> SHORT PROBLEM: Return all lines where the word "frame" can be found.

** start of DATA SEGMENT **

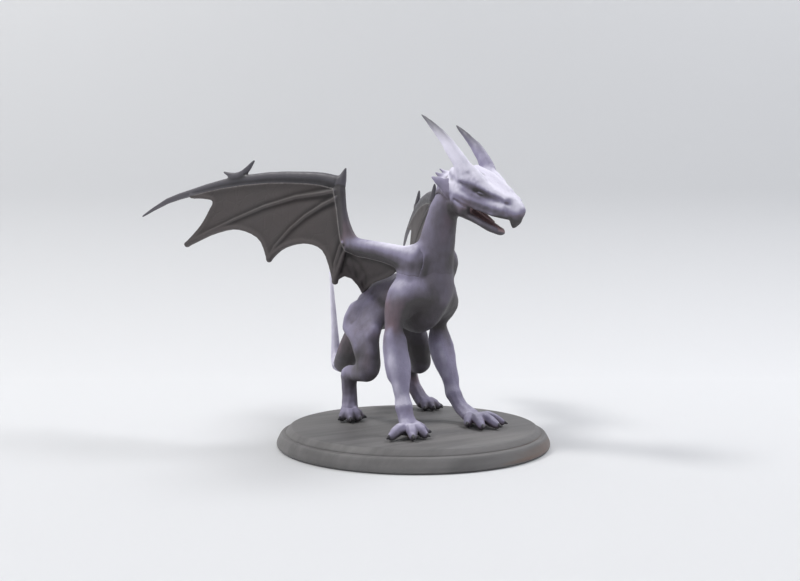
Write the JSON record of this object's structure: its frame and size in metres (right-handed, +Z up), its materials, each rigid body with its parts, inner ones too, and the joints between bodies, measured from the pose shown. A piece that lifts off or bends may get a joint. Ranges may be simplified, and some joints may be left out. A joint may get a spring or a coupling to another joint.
{
  "type": "painted miniature figure",
  "caption": "Painted dragon miniature on a round stepped base, cast in separate parts, with raised bat wings that pull off keyed tenons.",
  "frame": {"origin": "centre of the round base's flat underside", "axes": "+Z up; the dragon faces -Y; +X is to the dragon's left"},
  "size_m": [0.1082, 0.1223, 0.0887],
  "materials": {
    "painted_hide": "lavender acrylic brushed over dark grey primer, matt varnish",
    "painted_horn": "pale lavender, satin, darker tips",
    "dark_claw": "near-black, satin varnish",
    "wing_skin": "dark brown-grey wash, matt",
    "mouth_flesh": "dusky pink, gloss varnish",
    "base_paint": "mid grey, faint brushed streaks, matt",
    "brass_pin": "drawn wire",
    "steel_ballast": "zinc-plated, dull"
  },
  "bodies": {
    "figure": {"ballast_washer": "steel_ballast", "base_plate": "base_paint", "base_plinth": "base_paint", "cheek_frill_left": "painted_hide", "cheek_frill_right": "painted_hide", "fore_paw_left": "painted_hide", "fore_paw_left_pin": "brass_pin", "fore_paw_right": "painted_hide", "fore_paw_right_pin": "brass_pin", "foreleg_left": "painted_hide", "foreleg_right": "painted_hide", "head_pin": "brass_pin", "hind_leg_left": "painted_hide", "hind_leg_right": "painted_hide", "hind_paw_left": "painted_hide", "hind_paw_left_pin": "brass_pin", "hind_paw_right": "painted_hide", "hind_paw_right_pin": "brass_pin", "horn_left": "painted_horn", "horn_right": "painted_horn", "lower_jaw": "painted_hide", "neck": "painted_hide", "neck_pin": "brass_pin", "skull": "painted_hide", "tail_base": "painted_hide", "tail_root_pin": "brass_pin", "tail_tip": "painted_hide", "tail_tip_pin": "brass_pin", "tongue": "mouth_flesh", "torso": "painted_hide"},
    "wing_right": {"knuckle_claw_right": "dark_claw", "thumb_claw_right": "dark_claw", "wing_arm_right": "painted_hide", "wing_finger_right": "dark_claw", "wing_membrane_right": "wing_skin"},
    "wing_left": {"knuckle_claw_left": "dark_claw", "thumb_claw_left": "dark_claw", "wing_arm_left": "painted_hide", "wing_finger_left": "dark_claw", "wing_membrane_left": "wing_skin"}
  },
  "joints": [
    {"name": "right_wing_pull", "type": "slide", "parent": "figure", "child": "wing_right", "axis": [-0.8, 0, 0.6], "range_m": [0, 0.008]},
    {"name": "left_wing_pull", "type": "slide", "parent": "figure", "child": "wing_left", "axis": [0.8, 0, 0.6], "range_m": [0, 0.008]}
  ]
}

** end of DATA SEGMENT **

> FINAL ANSWER:
Write the JSON record of this object's structure: its frame and size in metres (right-handed, +Z up), its materials, each rigid body with its parts, inner ones too, and the joints between bodies, measured from the pose shown. A piece that lifts off or bends may get a joint. Ranges may be simplified, and some joints may be left out. A joint may get a spring or a coupling to another joint.
  "frame": {"origin": "centre of the round base's flat underside", "axes": "+Z up; the dragon faces -Y; +X is to the dragon's left"},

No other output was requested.